L’Italia delle emergenze che non riesce a diventare un paese normale
Quanto sta avvenendo al sud con la crisi dell’ex acciaieria Ilva a Taranto e al nord con la devastazione di Venezia, rappresentano lo spaccato di un paese che non riesce mai ad uscire dal tema dell’emergenza.
Un’Italia che non riesce a fare scelte dalle quali si intraveda che la ricerca del bene comune è la linea maestra da seguire.
Taranto e Venezia racchiudono, attraverso storie differenti, cosa non funziona nell’azione politica, amministrativa e industriale.
In questi due drammi si intrecciano temi come la mancanza della tutela della salute, del lavoro, dell’ambiente, del patrimonio artistico.
Proviamo ad approfondire la storia di questa grande acciaieria sorta agli inizi degli anni ’60 a Taranto.
Ripercorriamo dal novembre del 1966 (data della più grande alluvione della città lagunare nella sua storia recente, quando si raggiunse la fatidica altezza di m.1,90 dell’acqua lungo le strade della città ) ad oggi quanto avvenuto a Venezia e le tappe che hanno portato alla costruzione incompiuta del Mose.

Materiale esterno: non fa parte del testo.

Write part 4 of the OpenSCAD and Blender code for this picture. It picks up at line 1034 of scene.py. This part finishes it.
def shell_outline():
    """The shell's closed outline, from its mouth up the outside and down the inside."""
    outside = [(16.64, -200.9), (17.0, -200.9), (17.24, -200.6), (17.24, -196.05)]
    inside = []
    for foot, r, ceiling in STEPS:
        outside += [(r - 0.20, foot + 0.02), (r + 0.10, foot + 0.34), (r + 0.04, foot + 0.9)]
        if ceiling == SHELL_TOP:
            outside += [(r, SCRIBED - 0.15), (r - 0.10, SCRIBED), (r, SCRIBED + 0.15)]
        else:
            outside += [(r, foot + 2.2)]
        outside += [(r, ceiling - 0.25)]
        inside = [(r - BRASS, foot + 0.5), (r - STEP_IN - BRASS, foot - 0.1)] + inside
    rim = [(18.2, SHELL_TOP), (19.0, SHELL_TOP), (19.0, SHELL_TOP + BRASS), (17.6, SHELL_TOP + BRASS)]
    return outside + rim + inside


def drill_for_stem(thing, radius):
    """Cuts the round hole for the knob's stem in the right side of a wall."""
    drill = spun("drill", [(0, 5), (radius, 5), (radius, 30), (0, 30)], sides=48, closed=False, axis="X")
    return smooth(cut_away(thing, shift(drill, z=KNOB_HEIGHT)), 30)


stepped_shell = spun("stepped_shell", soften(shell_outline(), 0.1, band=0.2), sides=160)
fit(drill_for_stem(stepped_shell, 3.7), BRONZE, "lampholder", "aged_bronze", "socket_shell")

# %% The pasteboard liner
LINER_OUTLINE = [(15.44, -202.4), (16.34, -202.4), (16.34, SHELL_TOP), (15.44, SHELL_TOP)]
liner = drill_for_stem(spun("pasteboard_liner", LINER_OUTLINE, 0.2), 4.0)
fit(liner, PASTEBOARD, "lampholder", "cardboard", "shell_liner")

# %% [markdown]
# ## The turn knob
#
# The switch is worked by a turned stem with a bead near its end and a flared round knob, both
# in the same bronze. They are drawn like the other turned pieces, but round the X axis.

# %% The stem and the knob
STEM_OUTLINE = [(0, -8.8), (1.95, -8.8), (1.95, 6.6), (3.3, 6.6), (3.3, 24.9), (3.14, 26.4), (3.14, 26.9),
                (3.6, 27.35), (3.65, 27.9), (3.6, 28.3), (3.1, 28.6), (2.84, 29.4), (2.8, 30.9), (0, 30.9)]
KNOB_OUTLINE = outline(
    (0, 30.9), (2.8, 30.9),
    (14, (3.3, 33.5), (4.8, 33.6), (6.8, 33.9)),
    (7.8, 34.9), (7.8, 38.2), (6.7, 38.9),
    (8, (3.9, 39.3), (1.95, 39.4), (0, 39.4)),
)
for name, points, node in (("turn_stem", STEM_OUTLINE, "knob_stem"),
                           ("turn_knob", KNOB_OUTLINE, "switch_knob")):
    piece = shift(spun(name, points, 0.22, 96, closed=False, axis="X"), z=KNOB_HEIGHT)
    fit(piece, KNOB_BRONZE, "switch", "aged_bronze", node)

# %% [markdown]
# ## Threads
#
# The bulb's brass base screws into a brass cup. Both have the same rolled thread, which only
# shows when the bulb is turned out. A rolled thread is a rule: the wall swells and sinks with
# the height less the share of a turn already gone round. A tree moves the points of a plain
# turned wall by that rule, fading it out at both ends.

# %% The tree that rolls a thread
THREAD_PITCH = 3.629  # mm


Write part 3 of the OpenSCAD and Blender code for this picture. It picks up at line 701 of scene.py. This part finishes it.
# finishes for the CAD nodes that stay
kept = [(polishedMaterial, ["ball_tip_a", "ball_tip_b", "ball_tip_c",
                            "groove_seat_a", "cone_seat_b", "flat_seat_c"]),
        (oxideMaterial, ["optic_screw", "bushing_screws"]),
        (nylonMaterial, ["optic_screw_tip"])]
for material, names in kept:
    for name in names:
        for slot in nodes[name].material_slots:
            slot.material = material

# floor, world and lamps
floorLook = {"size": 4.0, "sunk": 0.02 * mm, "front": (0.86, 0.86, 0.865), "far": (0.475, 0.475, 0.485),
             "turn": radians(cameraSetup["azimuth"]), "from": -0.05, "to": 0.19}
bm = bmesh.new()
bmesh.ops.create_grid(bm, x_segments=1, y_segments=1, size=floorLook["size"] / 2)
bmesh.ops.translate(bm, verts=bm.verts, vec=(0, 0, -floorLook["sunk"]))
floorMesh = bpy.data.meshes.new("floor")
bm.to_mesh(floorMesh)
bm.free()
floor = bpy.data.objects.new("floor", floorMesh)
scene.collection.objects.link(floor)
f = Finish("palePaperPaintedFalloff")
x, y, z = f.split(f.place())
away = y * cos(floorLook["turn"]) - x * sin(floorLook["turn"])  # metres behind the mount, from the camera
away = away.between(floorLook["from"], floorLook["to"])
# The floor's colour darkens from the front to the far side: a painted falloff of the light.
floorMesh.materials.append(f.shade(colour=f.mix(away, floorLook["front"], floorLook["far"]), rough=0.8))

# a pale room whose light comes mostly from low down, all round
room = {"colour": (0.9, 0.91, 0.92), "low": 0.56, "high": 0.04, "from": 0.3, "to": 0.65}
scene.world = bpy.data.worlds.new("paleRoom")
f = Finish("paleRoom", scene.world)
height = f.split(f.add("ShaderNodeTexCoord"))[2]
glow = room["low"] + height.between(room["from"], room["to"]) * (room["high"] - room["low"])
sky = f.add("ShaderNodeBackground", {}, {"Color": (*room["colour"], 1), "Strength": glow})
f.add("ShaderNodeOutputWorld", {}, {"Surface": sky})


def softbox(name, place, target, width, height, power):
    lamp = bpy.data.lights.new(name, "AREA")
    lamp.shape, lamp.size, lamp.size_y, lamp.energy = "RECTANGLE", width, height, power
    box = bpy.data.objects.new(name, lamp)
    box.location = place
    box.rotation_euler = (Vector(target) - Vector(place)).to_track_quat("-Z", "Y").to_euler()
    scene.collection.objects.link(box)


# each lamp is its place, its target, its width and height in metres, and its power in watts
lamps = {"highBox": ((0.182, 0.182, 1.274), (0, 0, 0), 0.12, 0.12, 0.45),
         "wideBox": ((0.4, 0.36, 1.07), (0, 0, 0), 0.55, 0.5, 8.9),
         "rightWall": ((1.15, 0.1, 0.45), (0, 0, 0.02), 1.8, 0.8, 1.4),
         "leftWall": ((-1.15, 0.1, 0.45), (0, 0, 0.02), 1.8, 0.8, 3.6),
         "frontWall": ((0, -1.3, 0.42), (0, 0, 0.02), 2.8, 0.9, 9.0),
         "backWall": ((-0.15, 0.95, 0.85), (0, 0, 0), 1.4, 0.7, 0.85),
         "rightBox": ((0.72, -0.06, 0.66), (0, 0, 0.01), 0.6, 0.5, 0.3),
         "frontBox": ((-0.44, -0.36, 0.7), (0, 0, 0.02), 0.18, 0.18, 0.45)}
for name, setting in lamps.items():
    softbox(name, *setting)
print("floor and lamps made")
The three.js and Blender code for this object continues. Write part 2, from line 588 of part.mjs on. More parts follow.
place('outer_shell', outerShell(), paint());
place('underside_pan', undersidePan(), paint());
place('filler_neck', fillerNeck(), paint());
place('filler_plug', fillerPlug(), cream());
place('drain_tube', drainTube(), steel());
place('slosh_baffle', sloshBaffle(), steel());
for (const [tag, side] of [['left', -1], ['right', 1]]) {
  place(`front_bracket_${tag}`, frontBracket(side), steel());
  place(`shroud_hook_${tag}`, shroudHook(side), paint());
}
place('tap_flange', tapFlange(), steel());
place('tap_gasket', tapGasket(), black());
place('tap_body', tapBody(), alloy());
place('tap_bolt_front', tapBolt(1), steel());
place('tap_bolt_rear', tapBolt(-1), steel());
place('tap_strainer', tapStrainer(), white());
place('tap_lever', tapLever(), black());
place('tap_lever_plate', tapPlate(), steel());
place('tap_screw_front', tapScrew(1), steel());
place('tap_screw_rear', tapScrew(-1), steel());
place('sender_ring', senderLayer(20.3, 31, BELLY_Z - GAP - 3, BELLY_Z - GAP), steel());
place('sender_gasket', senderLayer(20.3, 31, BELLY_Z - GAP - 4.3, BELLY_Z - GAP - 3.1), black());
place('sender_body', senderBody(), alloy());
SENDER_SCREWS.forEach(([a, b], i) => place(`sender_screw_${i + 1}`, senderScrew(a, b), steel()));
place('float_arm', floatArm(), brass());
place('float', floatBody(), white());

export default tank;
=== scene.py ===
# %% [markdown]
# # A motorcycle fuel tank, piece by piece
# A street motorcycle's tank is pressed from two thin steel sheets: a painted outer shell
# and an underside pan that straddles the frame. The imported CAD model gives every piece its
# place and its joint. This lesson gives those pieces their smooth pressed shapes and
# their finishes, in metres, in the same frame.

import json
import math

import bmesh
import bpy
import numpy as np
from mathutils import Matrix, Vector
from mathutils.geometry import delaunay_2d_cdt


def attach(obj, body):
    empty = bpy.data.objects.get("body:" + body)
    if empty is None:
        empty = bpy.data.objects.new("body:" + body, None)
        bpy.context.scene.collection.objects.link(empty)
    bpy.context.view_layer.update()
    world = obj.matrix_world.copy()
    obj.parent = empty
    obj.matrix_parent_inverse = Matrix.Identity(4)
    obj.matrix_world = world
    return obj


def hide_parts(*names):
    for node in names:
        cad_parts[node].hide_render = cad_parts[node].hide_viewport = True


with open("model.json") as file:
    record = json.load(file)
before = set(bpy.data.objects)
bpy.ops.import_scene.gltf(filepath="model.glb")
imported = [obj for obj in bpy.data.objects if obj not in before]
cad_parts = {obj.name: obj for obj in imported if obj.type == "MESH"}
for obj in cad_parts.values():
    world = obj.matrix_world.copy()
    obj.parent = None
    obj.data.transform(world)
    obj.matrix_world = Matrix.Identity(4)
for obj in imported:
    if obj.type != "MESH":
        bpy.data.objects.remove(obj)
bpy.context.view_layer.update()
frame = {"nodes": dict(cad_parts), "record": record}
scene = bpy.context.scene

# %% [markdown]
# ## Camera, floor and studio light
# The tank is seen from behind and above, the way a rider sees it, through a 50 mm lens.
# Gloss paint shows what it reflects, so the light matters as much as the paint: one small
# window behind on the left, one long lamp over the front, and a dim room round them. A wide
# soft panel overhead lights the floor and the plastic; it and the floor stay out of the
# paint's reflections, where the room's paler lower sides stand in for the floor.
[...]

C’è da rimanere sgomenti nel constatare l’approssimazione, l’incapacità e i limiti (senza entrare nella sfera penale), con cui tanti personaggi del mondo amministrativo, politico e imprenditoriale hanno gestito la vita di queste due comunità.
Per l’Ilva, dopo il boom degli anni ’70 che ha portato a un allargamento spropositato della città intorno all’area industriale, il momento della svolta è stato il 1995, anno di acquisto dell’acciaieria da parte della famiglia Riva.
Sono gli anni del degrado ambientale, degli incidenti sul lavoro, dello sfruttamento degli operai che portarono lentamente, la più grande azienda europea del settore, a un lento declino, accompagnato da morti e malattie, perdita di posti di lavoro, usurpazione della vita della città e dell’ambiente circostante.
Dal 2012 (dopo che l’azienda è stata portata via dal controllo della famiglia Riva) ad oggi, anche dopo l’acquisizione di Arcelor Mittal, si è acuito il dramma della scelta tra occupazione e salute, senza che si sia stati in grado di garantire a quella città e ai suoi cittadini due dei principali diritti sanciti dalla nostra Costituzione.
Per Venezia e per il Mose si parla invece di spese sostenute fino ad oggi che superano i 5 miliardi di euro e di decenni per la sua costruzione (non è ancora terminata, siamo al 93% e sarà conclusa sembra solo nel 2021).
Intanto buona parte dei macchinari sono già corrosi dopo essere stati per anni in acqua, le spese di manutenzione rasentano i 100 milioni l’anno e ad oggi nessuna prova effettiva e nessun collaudo sembra sia stato effettuato.
Tutto ciò mentre ogni anno la città subisce, per diverse volte, l’arrivo dell’acqua della laguna che supera il metro di altezza con danni alle sue bellezze artistiche e alle sue attività economiche.
La visita di Giuseppe Conte nel giro di pochi giorni prima a Taranto e poi a Venezia, seppur apprezzabile da un punto di vista umano, è la rappresentazione di una politica che non ha saputo dare risposte, da nord al sud, al paese e che non riesce a trovare una soluzione.
Eppure ci sono esempi solo nella nostra Europa di paesi che in casi analoghi hanno trovato soluzioni anche a costi minori.
In Austria nella città di Linz esiste uno stabilimento siderurgico che produce acciaio senza compromettere la salute delle persone. È stato riconvertito e messo in condizione di dare lavoro e salvaguardare la salute di operai e cittadini.
Nei Paesi Bassi, negli anni in cui in Italia si iniziava a parlare del Mose, venivano realizzate 13 opere idrauliche lunghe 25 km. Da noi furono scartate per il forte impatto visivo. Erano formate da paratie mobili ad arco con meccanismi all’aperto, con tonnellate di acciaio a vista. Strutture che fino ad oggi hanno dato buoni risultati.
Aspettiamo ora di capire come il governo deciderà di affrontare, nello sconforto generale, quelle che sono a distanza di decenni ancora delle gravi emergenze, così come emergenza resta sempre Alitalia (costata miliardi di euro a noi contribuenti senza che si sia arrivati a una definizione) .
Nel frattempo continuiamo ad assistere alle continue accuse reciproche che i vari schieramenti politici si vanno facendo, puntando come sempre non alla ricerca del bene delle nostre comunità, ma al solo specifico interesse nella gestione del potere.